In 1945, the old border was restored. Between 1945 and 1948, the German-speaking people of the Sudetenland were expelled. Czechoslovakia soon came under Russian domination, and a large prison camp was set up in the valley of Jáchymov. The mines were now run using thousands of mainly political prisoners, producing uranium for Russian bombs. The mines were closed in 1963, and Jáchymov is now a quiet city in a quiet valley.
The Lingering Spectre of Health Risks
The mines of Joachimsthal (and the corresponding mines over the border in Saxony) were always known to be unhealthy. A curiosity of the 18th Century Erzgebirge mines was that the miners' hair sometimes took a blue tone from the levels of cobalt compounds. More seriously, the miners tended to die from lung cancer at startling rates. In the 1930s this was studied and quantified, and the 40% mortality rate rang alarm bells for many people dealing with radioactive materials. Cynically, this was one reason why prisoners were used in the mines in the 1950s. Modern studies blame this cancer rate on the high levels of radon gas, whose insidious effects are a problem in many parts of the world.

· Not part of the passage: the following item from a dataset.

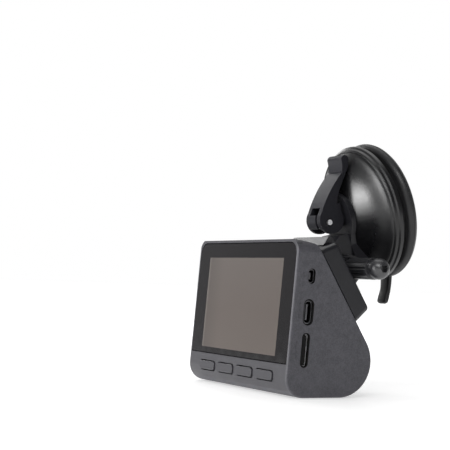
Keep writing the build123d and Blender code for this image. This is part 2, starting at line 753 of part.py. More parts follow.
with BuildPart() as suction_dome:
    add(dome_solid)
    # The hollow under the dome
    with BuildSketch(cup_section):
        with BuildLine():
            Polyline((0, 4.0), (23.6, 4.0), (23.6, 11.0))
            ThreePointArc((23.6, 11.0), (19.5, 14.2), (12.0, 15.8))
            Polyline((12.0, 15.8), (0, 15.8), (0, 4.0))
        make_face()
    revolve(axis=cup_axis, mode=Mode.SUBTRACT)
    with BuildSketch(cup_plane.offset(2)):
        Circle(STEM_RADIUS + FIT)
    extrude(amount=30, mode=Mode.SUBTRACT)
save(suction_dome, "suction_dome")

barrel_height = (CUP_Y - BAR_Y) * cup_cos + (CUP_Z - BAR_Z) * cup_sin
barrel_drop = (CUP_Y - BAR_Y) * cup_sin - (CUP_Z - BAR_Z) * cup_cos
neck_side = Plane((neck_x[0], CUP_Y, CUP_Z), x_dir=(0, -cup_sin, cup_cos), z_dir=(1, 0, 0))

with BuildPart() as neck_arm:
    extrude(neck_outline(12.0), amount=HUB_TOP - 12.0)
    # Web from the plate to the barrel; local X runs up the cup and local Y towards the screen
    with BuildSketch(neck_side):
        with BuildLine():
            Polyline(
                (-6.2, HUB_FLOOR), (-6.2, 25.4), (-9.0, 28.6), (barrel_drop, 32.0),
                (barrel_drop - 5.5, 21.5), (barrel_drop + 3.3, HUB_FLOOR), close=True,
            )
        make_face()
    extrude(amount=neck_x[1] - neck_x[0])
    # Toothed barrel around the bar
    with BuildSketch(side_plane(neck_x[0])):
        with Locations((BAR_Y, BAR_Z)):
            Circle(BARREL_RADIUS)
            with PolarLocations(BARREL_RADIUS, 22):
                Circle(0.5)
    extrude(amount=neck_x[1] - neck_x[0])
    with BuildSketch(side_plane(neck_x[0] - 20)):
        with Locations((BAR_Y, BAR_Z)):
            Circle(BAR_RADIUS + FIT)
    extrude(amount=60, mode=Mode.SUBTRACT)
    # Room for the lugs and washers on both sides of the barrel
    for x, reach in ((neck_x[0], -20), (neck_x[1], 20)):
        with BuildSketch(side_plane(x)):
            with Locations((BAR_Y, BAR_Z)):
                Circle(LUG_RADIUS + 2 * GAP)
        extrude(amount=reach, mode=Mode.SUBTRACT)
    with BuildSketch(cup_plane.offset(2)):
        Circle(STEM_RADIUS + 0.8)
    extrude(amount=20, mode=Mode.SUBTRACT)
    add(dome_solid, mode=Mode.SUBTRACT)
save(neck_arm, "neck_arm")


def pull_tab():
    """The tab that lifts the pad's edge: it hangs from the rim and curls towards the camera."""
    with BuildPart() as tab:
        with BuildSketch(side_plane(CUP_X - TAB_WIDTH / 2)):
            with BuildLine():
                Line((46.1, 50.0), (48.8, 50.0))
                ThreePointArc((48.8, 50.0), (48.8, 43.8), (47.2, 37.4))
                ThreePointArc((47.2, 37.4), (45.8, 36.2), (44.6, 37.6))
                ThreePointArc((44.6, 37.6), (46.1, 43.8), (46.1, 50.0))
            make_face()
        extrude(amount=TAB_WIDTH)
        with BuildSketch(Plane.XZ.offset(-60)):
            with Locations((CUP_X, 45.9)):
                SlotOverall(19.6, TAB_WIDTH, rotation=90)
        extrude(amount=40, mode=Mode.INTERSECT)
        with BuildSketch(Plane.XZ.offset(-60)):
            with Locations((CUP_X, 39.4)):
                Circle(0.9)
        extrude(amount=40, mode=Mode.SUBTRACT)
    return tab.part


tab = pull_tab()

with BuildPart() as rubber_pad:
    with BuildSketch(cup_section):
        with BuildLine():
            Polyline((0, 1.2), (17.0, 1.2), (18.4, 0), (27.0, 0))
            ThreePointArc((27.0, 0), (PAD_RADIUS, 2.2), (27.0, 4.5))
            Polyline((27.0, 4.5), (20.5, 4.5), (19.0, 3.2), (0, 3.2), (0, 1.2))
        make_face()
    revolve(axis=cup_axis)
    add(tab)
save(rubber_pad, "rubber_pad")

# ---------------------------------------------------------------- stem, spring, pin and lever
with BuildPart() as pull_stem:
    with BuildSketch(cup_plane.offset(5.8)):
        Circle(11.0)
    extrude(amount=1.6)
    with BuildSketch(cup_plane.offset(7.4)):
        Circle(STEM_RADIUS)
    extrude(amount=16.0)
    # Flat-sided eye around the lever pin
    with BuildSketch(cup_plane.offset(23.0)):
        Rectangle(EYE_WIDTH, 5.2)
    extrude(amount=PIN_HEIGHT - 23.0)
    with BuildSketch(side_plane(CUP_X - EYE_WIDTH / 2)):
        with Locations((pin_y, pin_z)):
            Circle(2.6)
    extrude(amount=EYE_WIDTH)
    with BuildSketch(side_plane(CUP_X - 6)):
        with Locations((pin_y, pin_z)):
            Circle(PIN_RADIUS)
    extrude(amount=12, mode=Mode.SUBTRACT)
save(pull_stem, "pull_stem")

with BuildPart() as lever_pin:
    with BuildSketch(side_plane(CUP_X - LEVER_WIDTH / 2)):
        with Locations((pin_y, pin_z)):
            Circle(PIN_RADIUS)
    extrude(amount=LEVER_WIDTH + 0.3)
save(lever_pin, "lever_pin")

spring_bottom, spring_top, spring_turns = 8.1, 15.0, 5
with BuildPart() as stem_spring:
    with BuildLine() as coil:
        Helix(pitch=(spring_top - spring_bottom) / spring_turns, height=spring_top - spring_bottom,
              radius=5.0, center=cup_plane.offset(spring_bottom).origin, direction=cup_plane.z_dir)
    with BuildSketch(Plane(coil.line @ 0, z_dir=coil.line % 0)):
        Circle(0.45)
    sweep()
save(stem_spring, "stem_spring")

with BuildPart() as cam_lever:
    with BuildSketch(side_plane(CUP_X - LEVER_WIDTH / 2)):
        with Locations((lobe_y, lobe_z)):
            Circle(LOBE_RADIUS)
        with BuildLine():
            ThreePointArc((lobe_y - LOBE_RADIUS, lobe_z), (14.3, 80.4), (20.5, 90.3))
            ThreePointArc((20.5, 90.3), (20.6, 93.0), (20.0, 95.6))
            ThreePointArc((20.0, 95.6), (20.5, 97.1), (21.9, 97.7))
            ThreePointArc((21.9, 97.7), (23.1, 96.9), (23.4, 95.2))
            ThreePointArc((23.4, 95.2), (23.3, 93.0), (22.6, 90.9))
            Polyline(
                (22.6, 90.9), (20.0, 84.0), (18.8, 80.4), (18.7, 77.5), (20.2, 77.5),
                (lobe_y + LOBE_RADIUS - 0.1, lobe_z), (lobe_y - LOBE_RADIUS, lobe_z),
            )
        make_face()
    extrude(amount=LEVER_WIDTH)
    # Crease across the finger tip
    with BuildSketch(side_plane(CUP_X - LEVER_WIDTH / 2)):
        with Locations((20.5, 90.4)):
            Circle(0.35)
    extrude(amount=LEVER_WIDTH, mode=Mode.SUBTRACT)
    # Channel between the two cheeks
    with BuildSketch(side_plane(CUP_X - LEVER_WIDTH / 2 + LEVER_WALL)):
        with BuildLine():
            ThreePointArc((lobe_y - LOBE_RADIUS + LEVER_WALL, lobe_z), (16.0, 79.9), (20.8, 87.5))
            Polyline(
                (20.8, 87.5), (30.0, 83.0), (30.0, 60.0),
                (lobe_y - LOBE_RADIUS + LEVER_WALL, 60.0), (lobe_y - LOBE_RADIUS + LEVER_WALL, lobe_z),
            )
        make_face()
    extrude(amount=LEVER_WIDTH - 2 * LEVER_WALL, mode=Mode.SUBTRACT)
    # Window and slot in the back of the channel
    with BuildSketch(Plane.XZ.offset(-5)):
        with Locations((CUP_X - 0.2, 73.7)):
            Rectangle(6.2, 3.1)
        with Locations((CUP_X + 2.3, 67.8)):
            Rectangle(1.2, 13.4)
    extrude(amount=-9.5, mode=Mode.SUBTRACT)
    with BuildSketch(side_plane(CUP_X - 10)):
        with Locations((pin_y, pin_z)):
            Circle(PIN_RADIUS + FIT)
    extrude(amount=20, mode=Mode.SUBTRACT)
    # Recess around the pin's visible end
    with BuildSketch(side_plane(CUP_X + LEVER_WIDTH / 2)):
        with Locations((pin_y, pin_z)):
            Circle(PIN_RADIUS + 0.45)
    extrude(amount=-0.6, mode=Mode.SUBTRACT)
save(cam_lever, "cam_lever")
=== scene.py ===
import json
import math

import bmesh
import bpy
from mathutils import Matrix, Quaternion, Vector


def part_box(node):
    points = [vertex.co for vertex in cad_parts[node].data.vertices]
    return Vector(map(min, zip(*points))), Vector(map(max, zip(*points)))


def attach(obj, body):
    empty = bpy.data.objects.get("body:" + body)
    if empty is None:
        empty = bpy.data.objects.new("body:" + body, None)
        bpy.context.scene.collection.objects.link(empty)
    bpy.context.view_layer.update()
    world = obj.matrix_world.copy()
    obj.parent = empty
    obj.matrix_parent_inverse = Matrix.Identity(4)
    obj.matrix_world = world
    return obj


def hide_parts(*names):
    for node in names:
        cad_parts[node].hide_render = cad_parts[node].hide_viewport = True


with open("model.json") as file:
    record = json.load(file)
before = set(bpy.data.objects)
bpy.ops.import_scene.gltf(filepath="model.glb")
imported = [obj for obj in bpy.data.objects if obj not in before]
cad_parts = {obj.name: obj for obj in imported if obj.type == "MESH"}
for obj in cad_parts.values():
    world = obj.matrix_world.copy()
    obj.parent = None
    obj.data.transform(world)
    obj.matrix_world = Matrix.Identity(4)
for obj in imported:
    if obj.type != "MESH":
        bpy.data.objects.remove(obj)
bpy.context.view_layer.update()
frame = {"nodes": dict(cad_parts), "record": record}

nodes = frame["nodes"]
record = frame["record"]
MM = 0.001

# ------------------------------------------------------------------ camera
CAMERA_PLACE = Vector((0.4838, -0.2613, 0.0445))
CAMERA_TARGET = Vector((0.0, -0.0221, 0.0669))
CAMERA_ROLL = math.radians(2.03)
CAMERA_LENS = 105.0

camera_data = bpy.data.cameras.new("camera")
camera_data.lens = CAMERA_LENS
camera_data.sensor_width = 36.0
camera_data.clip_start = 0.01
camera = bpy.data.objects.new("camera", camera_data)
bpy.context.scene.collection.objects.link(camera)
camera.location = CAMERA_PLACE
camera.rotation_mode = "QUATERNION"
camera.rotation_quaternion = (
    (CAMERA_TARGET - CAMERA_PLACE).to_track_quat("-Z", "Y") @ Quaternion((0, 0, 1), CAMERA_ROLL)
)
bpy.context.scene.camera = camera
bpy.context.scene.view_settings.view_transform = "Standard"

# ------------------------------------------------------------------ lights, floor and backdrop
OBJECT_MIDDLE = Vector((0.01, 0.015, 0.05))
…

In the early 20th Century, Radium was such a startling novelty that all kinds of health benefits were attributed to it. The valley of Joachimsthal saw the foundation of spas and 'health' resorts, where the radioactive waters and vapours were thought to cure all kinds of diseases. Sadly, any effect on the patients is likely to have been harmful. This strange association of health spas with an old industrial landscape still exists in Jáchymov today, where the radioactive spa wells are advertised as one of the tourist attractions.
Even the uranium glazes that once gave rich colours to pottery are now considered dangerous. Since the heavy metal can be leached out by acids like fruit juices and salad dressings, these glazes are considered unsafe to use anywhere near food. Nevertheless, from dollars to radon detectors, there are still many reminders around us of the historic importance of the Joachimsthal mines.